Darol Olu Kae, Keeping Time, 2022 (still). Single-channel video installation; 16mm transferred to video, color, with sound, 32:26 min.

Keeping Time is a short film by Darol Olu Kae, an artist and filmmaker born and based in South Los Angeles. It ruminates on the Pan Afrikan Peoples Arkestra (the Ark), an avant-garde jazz group from South Central LA, active since 1961, defined by its musicians’ allegiance to pure and nuanced jazz forms as established by its founder, the late composer and pianist Horace Tapscott.

California African-American Museum (caamuseum.org)
Until 15 January 2024

Hank Willis Thomas: I’ve Known Rivers

Hank Willis Thomas, “I’ve known rivers”, 2023, Screen Print and UV Print on Retroreflective Vinyl mounted on Dibond (2023

Over the last decade Hank Willis Thomas has created retroreflective works that reveal two distinct scenes transfigured by both ambient and flash lighting . The abstract collages on view at Pace Gallery present Thomas’s explorations of abstraction through the lenses of colonization, globalization, and appropriation. Alluding to the work of Romare Bearden, Aaron Douglas, Roy Lichtenstein, Henri Matisse, and Malick Sidibé, the artist’s newest retroreflective works mine the complex origins and histories of modern art across Africa, the United States, and Europe.

Pace Gallery (pacegallery.com)
Unitil 26 August

Myrlande Constant: Artist Survey

Myrlande Constant, Milocan Tous les Saints, Tous les Morts (Milokan all the saints, all the dead), 2000,

Myrlande Constantis’s show hosted by Fowler Museum at UCLA is the first institutional survey of a contemporary Haitian woman artist in America.  Renowned for her monumental, hand-beaded textiles Constant’s beaded tapestries build on the drapo Vodou tradition and depict Haitians, Catholic saints, and Vodou spirits in both vast and intimate scenes of Haitian history and everyday life. The presentation features 28 of her works and a short documentary. An accompanying monograph examines the evolution of Constant’s artistic vision and her impact on art-making in Haiti and beyond.

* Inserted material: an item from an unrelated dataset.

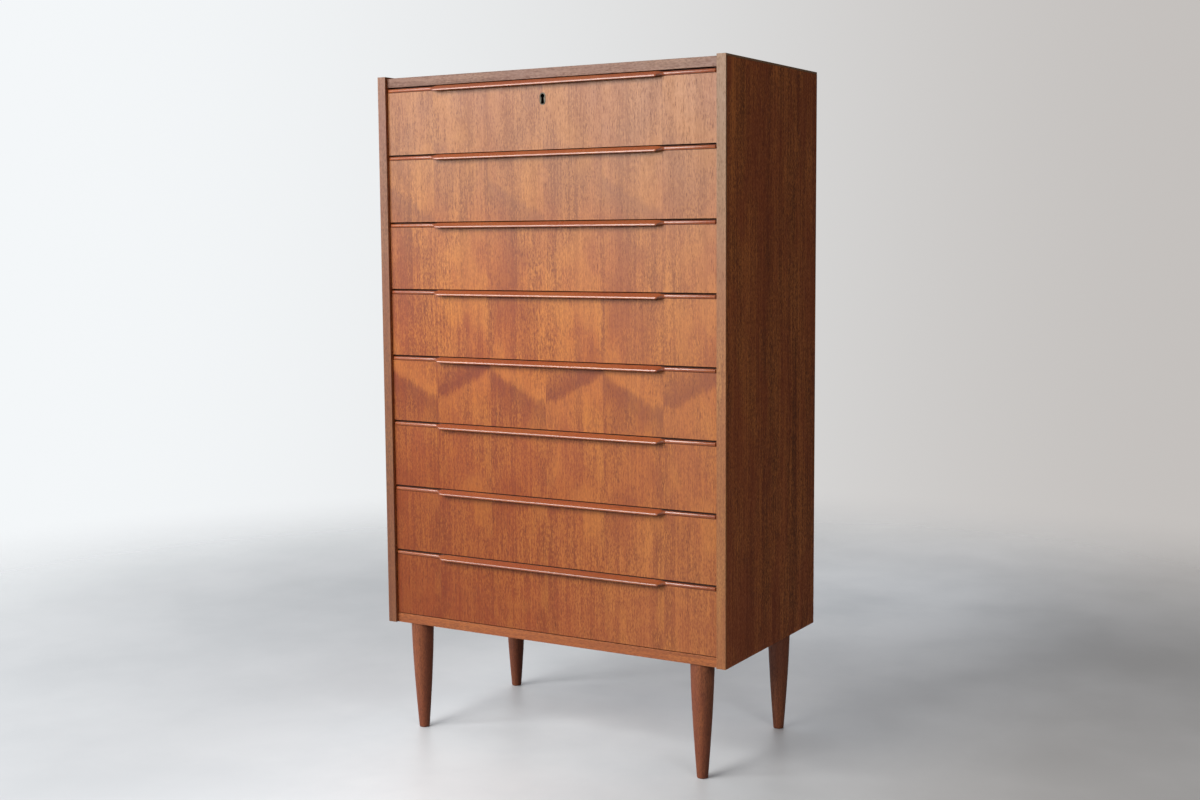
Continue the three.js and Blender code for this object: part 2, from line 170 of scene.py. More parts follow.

Fowler Museum at UCLA (fowler.ucla.edu)
Until 27 August

Thaddeus Mosley: Recent Sculptures

Since the late 1950’s Thaddeus Mosley has transformed felled urban hardwoods into totemic sculptures using only a mallet and chisel. In recent years the artist began working in bronze in order to bring his sculptures to life outdoors. For the first time, Mosley’s bronze sculptures are presented alongside his hand-carved works in wood, all of which were created in the last three years.

Karma Gallery (karmakarma.org)
Until 9 September

Honor Titus: Advantage In

Honor Titus, Madrid Open (2023) Photo by Ed Mumford

Honor Titus is known for reframing formal social traditions for a contemporary audience, depicting people of color in the contexts of leisure and luxury.This holds demonstrably true in the tennis motif. While these paintings seem to cast an eye back to simpler times in their celebration of country-club joie de vivre, they remain connected to the present moment, and echo Titus’s painterly intentions of bucking the viewer’s expectations.